For history buffs, the next 12 months will bring the 400th anniversary of William Shakespeare’s death, the 350th anniversary of the Great Fire of London, and 200 years since Charlotte Bronte was born. To mark the former, the Globe Theatre will be putting an immersive spin on the Bard, showing short films of each of his plays on screens along the banks of the Thames. The British Library will also be in on the act with ‘Shakespeare in Ten Acts’, showcasing ten defining performances of Shakespeare’s work alongside a single surviving handwritten script.

Marking 350 years since the capital went up in flames, the Museum of London will this summer stage an exhibition bringing together artefacts from the time to tell the story of how the inferno began, the toll it took, and how the city was subsequently rebuilt.  Among the items on display will be a piece of embroidery frozen in time; its owner packed it up as they fled the flames and it was never completed. Meanwhile, and still looking backwards, but this time only a few decades, the museum will also have a role celebrating 40 years of punk culture, although details remain under wraps.

In other anniversary-hooked exhibitions, I’m spectacularly excited about ‘Vogue 100: A Century of Style’, the National Portrait Gallery’s show marking the centenary of the fashion magazine. Opening in February, it will feature a selection of original photographs taken for the magazine by such luminaries as Mario Testino, Cecil Beaton and Patrick Demarchelier. And if that sounds too frivolous, they’ve also got an exhibition of Russia’s most famous faces opening the following month.

Roundel now, 2002
Roundel now (2002)

On the design front, May will bring the ‘Designology’ exhibition at the London Transport Museum, which promises to explore “how design is encountered in our everyday journeys and how this has evolved over the last century”, informed by historic maps and travel posters and a pop-up Design Studio offering a closer look at contemporary innovation. Later in 2016 we will also see the Design Museum move from its home in London Bridge to glitzy new headquarters in Kensington.

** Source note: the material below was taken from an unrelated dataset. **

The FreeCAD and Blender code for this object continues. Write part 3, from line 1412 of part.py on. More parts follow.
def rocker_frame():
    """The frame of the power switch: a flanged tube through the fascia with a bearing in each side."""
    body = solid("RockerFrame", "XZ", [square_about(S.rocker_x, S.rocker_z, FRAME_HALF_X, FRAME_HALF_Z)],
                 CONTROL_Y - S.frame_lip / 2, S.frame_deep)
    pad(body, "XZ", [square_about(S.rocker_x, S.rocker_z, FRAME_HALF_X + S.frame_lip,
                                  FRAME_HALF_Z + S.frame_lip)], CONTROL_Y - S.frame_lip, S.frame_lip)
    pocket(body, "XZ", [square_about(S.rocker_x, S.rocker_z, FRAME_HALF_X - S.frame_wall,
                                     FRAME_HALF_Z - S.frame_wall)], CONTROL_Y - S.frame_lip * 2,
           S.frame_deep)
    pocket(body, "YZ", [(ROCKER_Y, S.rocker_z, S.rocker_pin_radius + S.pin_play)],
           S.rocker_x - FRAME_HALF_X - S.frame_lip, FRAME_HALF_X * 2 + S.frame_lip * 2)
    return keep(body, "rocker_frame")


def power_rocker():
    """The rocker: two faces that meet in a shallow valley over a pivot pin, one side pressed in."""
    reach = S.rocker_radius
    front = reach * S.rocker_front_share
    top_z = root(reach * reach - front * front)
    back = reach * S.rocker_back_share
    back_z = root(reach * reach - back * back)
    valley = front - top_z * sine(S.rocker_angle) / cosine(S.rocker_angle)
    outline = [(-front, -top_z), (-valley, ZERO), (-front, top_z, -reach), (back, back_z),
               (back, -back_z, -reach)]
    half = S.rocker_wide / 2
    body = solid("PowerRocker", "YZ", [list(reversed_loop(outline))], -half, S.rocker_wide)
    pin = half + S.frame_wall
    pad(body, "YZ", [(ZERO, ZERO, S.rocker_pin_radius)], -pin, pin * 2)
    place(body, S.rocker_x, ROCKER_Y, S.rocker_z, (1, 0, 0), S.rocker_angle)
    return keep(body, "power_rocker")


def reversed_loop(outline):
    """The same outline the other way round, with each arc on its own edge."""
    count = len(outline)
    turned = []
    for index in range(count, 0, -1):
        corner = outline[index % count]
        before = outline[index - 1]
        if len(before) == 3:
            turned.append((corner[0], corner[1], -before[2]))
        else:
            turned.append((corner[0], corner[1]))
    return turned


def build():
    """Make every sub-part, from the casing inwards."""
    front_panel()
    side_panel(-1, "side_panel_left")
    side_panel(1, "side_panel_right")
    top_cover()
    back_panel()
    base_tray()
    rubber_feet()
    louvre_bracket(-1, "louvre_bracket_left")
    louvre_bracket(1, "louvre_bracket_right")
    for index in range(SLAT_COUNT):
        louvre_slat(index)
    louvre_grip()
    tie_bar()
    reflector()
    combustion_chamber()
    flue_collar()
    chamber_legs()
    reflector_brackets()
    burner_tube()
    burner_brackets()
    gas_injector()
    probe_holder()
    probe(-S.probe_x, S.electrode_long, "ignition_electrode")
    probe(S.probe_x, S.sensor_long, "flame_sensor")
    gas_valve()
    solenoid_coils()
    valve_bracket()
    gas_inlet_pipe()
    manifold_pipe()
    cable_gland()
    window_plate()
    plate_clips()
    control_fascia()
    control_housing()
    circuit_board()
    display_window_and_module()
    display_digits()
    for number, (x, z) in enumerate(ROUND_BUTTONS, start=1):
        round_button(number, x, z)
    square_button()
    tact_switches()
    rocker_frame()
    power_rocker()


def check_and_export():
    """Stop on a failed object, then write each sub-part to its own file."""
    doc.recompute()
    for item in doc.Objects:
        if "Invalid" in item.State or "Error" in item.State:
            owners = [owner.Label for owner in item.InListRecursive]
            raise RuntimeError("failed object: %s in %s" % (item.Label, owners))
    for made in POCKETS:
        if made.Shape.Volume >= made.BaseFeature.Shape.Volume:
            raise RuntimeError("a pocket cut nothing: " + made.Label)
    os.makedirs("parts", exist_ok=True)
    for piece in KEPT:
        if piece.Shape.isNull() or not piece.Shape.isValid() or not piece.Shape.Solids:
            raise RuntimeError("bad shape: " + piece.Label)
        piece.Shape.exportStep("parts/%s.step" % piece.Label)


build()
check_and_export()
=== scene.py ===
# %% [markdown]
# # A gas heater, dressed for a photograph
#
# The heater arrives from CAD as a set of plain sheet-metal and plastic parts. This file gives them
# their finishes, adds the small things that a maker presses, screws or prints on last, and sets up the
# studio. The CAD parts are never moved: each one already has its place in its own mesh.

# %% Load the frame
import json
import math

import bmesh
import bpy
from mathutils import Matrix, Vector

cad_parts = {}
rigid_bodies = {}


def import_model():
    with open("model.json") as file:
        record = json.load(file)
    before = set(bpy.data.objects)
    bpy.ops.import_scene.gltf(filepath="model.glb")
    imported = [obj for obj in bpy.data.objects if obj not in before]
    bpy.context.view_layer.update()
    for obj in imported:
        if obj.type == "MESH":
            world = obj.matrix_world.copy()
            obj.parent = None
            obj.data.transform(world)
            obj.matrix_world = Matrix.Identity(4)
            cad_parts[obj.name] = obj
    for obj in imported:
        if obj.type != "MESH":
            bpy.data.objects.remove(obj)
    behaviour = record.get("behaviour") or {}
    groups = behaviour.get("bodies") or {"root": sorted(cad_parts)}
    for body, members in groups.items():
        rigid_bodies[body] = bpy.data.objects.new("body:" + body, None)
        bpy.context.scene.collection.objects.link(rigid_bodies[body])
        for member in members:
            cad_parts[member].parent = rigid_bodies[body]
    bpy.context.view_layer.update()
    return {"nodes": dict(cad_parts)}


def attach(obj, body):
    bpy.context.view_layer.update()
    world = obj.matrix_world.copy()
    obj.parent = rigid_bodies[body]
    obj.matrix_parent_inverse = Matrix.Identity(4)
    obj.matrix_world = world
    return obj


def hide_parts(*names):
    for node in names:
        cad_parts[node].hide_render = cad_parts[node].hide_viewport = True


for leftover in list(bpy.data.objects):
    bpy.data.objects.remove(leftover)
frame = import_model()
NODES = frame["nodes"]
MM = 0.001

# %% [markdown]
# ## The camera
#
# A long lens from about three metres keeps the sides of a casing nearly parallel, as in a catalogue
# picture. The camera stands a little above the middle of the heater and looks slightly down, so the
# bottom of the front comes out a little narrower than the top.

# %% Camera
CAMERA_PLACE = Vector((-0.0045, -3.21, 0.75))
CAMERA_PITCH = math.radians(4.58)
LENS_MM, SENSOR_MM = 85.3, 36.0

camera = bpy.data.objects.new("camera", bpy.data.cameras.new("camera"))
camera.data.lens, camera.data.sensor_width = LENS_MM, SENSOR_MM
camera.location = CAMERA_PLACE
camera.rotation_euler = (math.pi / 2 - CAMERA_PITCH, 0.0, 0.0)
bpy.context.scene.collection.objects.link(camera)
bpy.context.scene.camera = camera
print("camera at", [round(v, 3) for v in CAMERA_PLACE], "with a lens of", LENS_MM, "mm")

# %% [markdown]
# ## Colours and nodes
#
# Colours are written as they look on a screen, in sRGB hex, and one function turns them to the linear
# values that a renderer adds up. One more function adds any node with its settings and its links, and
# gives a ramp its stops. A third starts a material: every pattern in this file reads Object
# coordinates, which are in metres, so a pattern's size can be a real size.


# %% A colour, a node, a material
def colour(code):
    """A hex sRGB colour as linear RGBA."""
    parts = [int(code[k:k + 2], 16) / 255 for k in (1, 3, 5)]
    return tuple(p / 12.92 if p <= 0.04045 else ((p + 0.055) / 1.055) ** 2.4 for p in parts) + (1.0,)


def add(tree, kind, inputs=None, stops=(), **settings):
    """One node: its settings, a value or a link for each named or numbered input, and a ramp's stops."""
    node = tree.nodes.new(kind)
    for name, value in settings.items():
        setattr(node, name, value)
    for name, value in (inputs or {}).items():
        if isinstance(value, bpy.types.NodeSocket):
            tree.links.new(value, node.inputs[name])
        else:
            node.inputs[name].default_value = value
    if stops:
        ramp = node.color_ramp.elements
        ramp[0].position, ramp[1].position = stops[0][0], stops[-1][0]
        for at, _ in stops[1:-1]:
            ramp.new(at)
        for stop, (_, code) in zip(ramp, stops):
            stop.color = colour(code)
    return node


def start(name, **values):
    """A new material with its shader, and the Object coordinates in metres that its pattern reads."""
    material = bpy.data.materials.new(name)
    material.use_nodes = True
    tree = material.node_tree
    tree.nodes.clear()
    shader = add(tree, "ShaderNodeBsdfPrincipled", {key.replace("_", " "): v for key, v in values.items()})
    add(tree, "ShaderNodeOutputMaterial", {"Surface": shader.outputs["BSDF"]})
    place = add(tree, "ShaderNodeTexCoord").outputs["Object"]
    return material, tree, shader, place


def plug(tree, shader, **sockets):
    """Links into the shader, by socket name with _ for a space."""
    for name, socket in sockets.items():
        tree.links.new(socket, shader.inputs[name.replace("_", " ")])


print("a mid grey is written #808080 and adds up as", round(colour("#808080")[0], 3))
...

At the Science Museum, the focus will be on Leonard da Vinci, with the exhibition ‘The Mechanics of Genius’ billed as a chance to see his drawings and technological visions brought to life. Opening in February, it will focus on how he took his cues from the natural world and include installations and interactive displays. And if that doesn’t take your fancy, they’ll be rounding off the year by opening a gallery dedicated to the ways mathematics shapes the modern world, featuring objects from the last 400 years, including a 1929 experimental aircraft.

The V&A will also be putting a modern spin on the Old Masters with the ‘Botticelli Reimagined’ show, which will look at how the artist most famous for painting ‘The Birth of Venus’ inspired others in his field. Opening in March, it will bring together 150 artworks from a number of countries.

Corset_1890-1895_c_Victoria_and_Albert_Museum_London
Corset (1890-1895) ©Victoria & Albert Museum London

For those who enjoy the melding of high and low culture, the V&A will also be getting undressed this year, with a show dedicated to undies. Open to the public from mid-April and – appropriately – sponsored by Agent Provocateur, ‘Undressed: A Brief History of Underwear’ will look at how designers have revolutionised lingerie and what men and women have worn beneath their clothes over the years. If it’s anything like their explorations of wedding dresses and shoes, it will surely be a popular one.

Other highlights of the coming year include a retrospective of French artist Eugene Delacroix’s paintings at the National Gallery from February, and a look at British conceptual art between 1964 and 1979 at Tate Britain starting in April, featuring the work of 21 pioneering artists of the period. And at the Barbican there will be a look at how foreign photographers have captured British life, curated by renowned photographer Martin Parr.

Moving out of central London, at the Jewish Museum in Camden there will be an exhibition called ‘Moses, Mods and Mr Fish’, exploring the emergence of the male wardrobe at the turn of the last century and up until the 1960s, and considering the impact of Jewish retail entrepreneurs including Montague Burton and Moses Moss. At the Dulwich Picture Gallery, the hope is that the popularity of Scandi Noir on our screens will encourage visitors to an exhibition of Nikolai Astrup’s evocative, light-filled paintings of the Norwegian landscape. ‘Painting Norway’ opens at the gallery in February; alternatively, June brings a retrospective of the work of British artist Winifred Knights.

NAL:AAD/2008/11/2/51
Advertising poster designed by Hans Schleger for the Charnaux Patent Corset Co Ltd © 1936 Courtesy of the Hans Schleger Estate

From pants to painting and from Vogue to da Vinci, there’s a lot to look forward to – and it’s only the tip of the iceberg.